● Dataset excerpt:
-*-*-
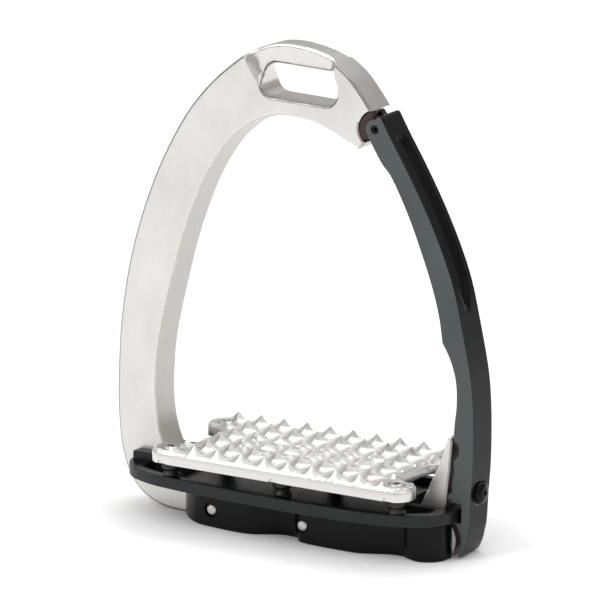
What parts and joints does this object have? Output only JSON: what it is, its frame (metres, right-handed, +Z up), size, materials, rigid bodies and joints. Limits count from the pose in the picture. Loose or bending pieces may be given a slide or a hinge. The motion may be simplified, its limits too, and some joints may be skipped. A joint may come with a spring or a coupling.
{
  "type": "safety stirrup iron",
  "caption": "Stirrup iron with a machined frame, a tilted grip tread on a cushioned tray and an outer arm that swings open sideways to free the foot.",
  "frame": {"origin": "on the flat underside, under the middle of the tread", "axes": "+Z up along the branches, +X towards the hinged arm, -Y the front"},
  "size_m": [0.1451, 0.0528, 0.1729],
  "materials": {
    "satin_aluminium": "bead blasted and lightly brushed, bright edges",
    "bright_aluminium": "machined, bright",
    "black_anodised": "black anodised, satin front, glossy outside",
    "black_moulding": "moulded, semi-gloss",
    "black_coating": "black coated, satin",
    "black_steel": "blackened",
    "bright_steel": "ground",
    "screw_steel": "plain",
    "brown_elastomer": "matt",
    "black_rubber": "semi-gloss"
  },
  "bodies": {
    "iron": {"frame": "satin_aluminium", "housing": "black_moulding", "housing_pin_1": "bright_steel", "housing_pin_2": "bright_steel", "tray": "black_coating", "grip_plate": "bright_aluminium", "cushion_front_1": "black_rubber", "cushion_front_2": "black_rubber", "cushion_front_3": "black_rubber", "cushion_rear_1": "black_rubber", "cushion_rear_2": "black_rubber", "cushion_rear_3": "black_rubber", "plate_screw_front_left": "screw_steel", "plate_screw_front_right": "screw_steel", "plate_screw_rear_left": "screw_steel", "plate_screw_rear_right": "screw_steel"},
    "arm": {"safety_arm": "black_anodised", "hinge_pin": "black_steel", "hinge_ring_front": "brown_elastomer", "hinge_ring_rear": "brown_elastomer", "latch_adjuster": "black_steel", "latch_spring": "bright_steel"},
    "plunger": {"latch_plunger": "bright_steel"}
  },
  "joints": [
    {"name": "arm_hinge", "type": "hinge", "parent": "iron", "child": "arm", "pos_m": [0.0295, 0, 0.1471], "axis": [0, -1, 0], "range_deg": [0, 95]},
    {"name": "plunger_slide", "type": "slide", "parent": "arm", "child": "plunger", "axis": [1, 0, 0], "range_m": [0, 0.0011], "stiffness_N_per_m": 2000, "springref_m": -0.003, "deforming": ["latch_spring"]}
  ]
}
-*-*-
● What is being asked: Write out all the lines again, exactly as they are.

● Expected answer:
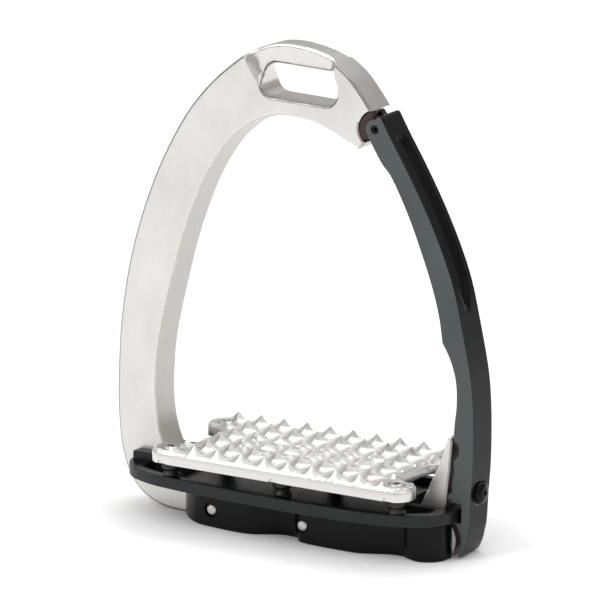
What parts and joints does this object have? Output only JSON: what it is, its frame (metres, right-handed, +Z up), size, materials, rigid bodies and joints. Limits count from the pose in the picture. Loose or bending pieces may be given a slide or a hinge. The motion may be simplified, its limits too, and some joints may be skipped. A joint may come with a spring or a coupling.
{
  "type": "safety stirrup iron",
  "caption": "Stirrup iron with a machined frame, a tilted grip tread on a cushioned tray and an outer arm that swings open sideways to free the foot.",
  "frame": {"origin": "on the flat underside, under the middle of the tread", "axes": "+Z up along the branches, +X towards the hinged arm, -Y the front"},
  "size_m": [0.1451, 0.0528, 0.1729],
  "materials": {
    "satin_aluminium": "bead blasted and lightly brushed, bright edges",
    "bright_aluminium": "machined, bright",
    "black_anodised": "black anodised, satin front, glossy outside",
    "black_moulding": "moulded, semi-gloss",
    "black_coating": "black coated, satin",
    "black_steel": "blackened",
    "bright_steel": "ground",
    "screw_steel": "plain",
    "brown_elastomer": "matt",
    "black_rubber": "semi-gloss"
  },
  "bodies": {
    "iron": {"frame": "satin_aluminium", "housing": "black_moulding", "housing_pin_1": "bright_steel", "housing_pin_2": "bright_steel", "tray": "black_coating", "grip_plate": "bright_aluminium", "cushion_front_1": "black_rubber", "cushion_front_2": "black_rubber", "cushion_front_3": "black_rubber", "cushion_rear_1": "black_rubber", "cushion_rear_2": "black_rubber", "cushion_rear_3": "black_rubber", "plate_screw_front_left": "screw_steel", "plate_screw_front_right": "screw_steel", "plate_screw_rear_left": "screw_steel", "plate_screw_rear_right": "screw_steel"},
    "arm": {"safety_arm": "black_anodised", "hinge_pin": "black_steel", "hinge_ring_front": "brown_elastomer", "hinge_ring_rear": "brown_elastomer", "latch_adjuster": "black_steel", "latch_spring": "bright_steel"},
    "plunger": {"latch_plunger": "bright_steel"}
  },
  "joints": [
    {"name": "arm_hinge", "type": "hinge", "parent": "iron", "child": "arm", "pos_m": [0.0295, 0, 0.1471], "axis": [0, -1, 0], "range_deg": [0, 95]},
    {"name": "plunger_slide", "type": "slide", "parent": "arm", "child": "plunger", "axis": [1, 0, 0], "range_m": [0, 0.0011], "stiffness_N_per_m": 2000, "springref_m": -0.003, "deforming": ["latch_spring"]}
  ]
}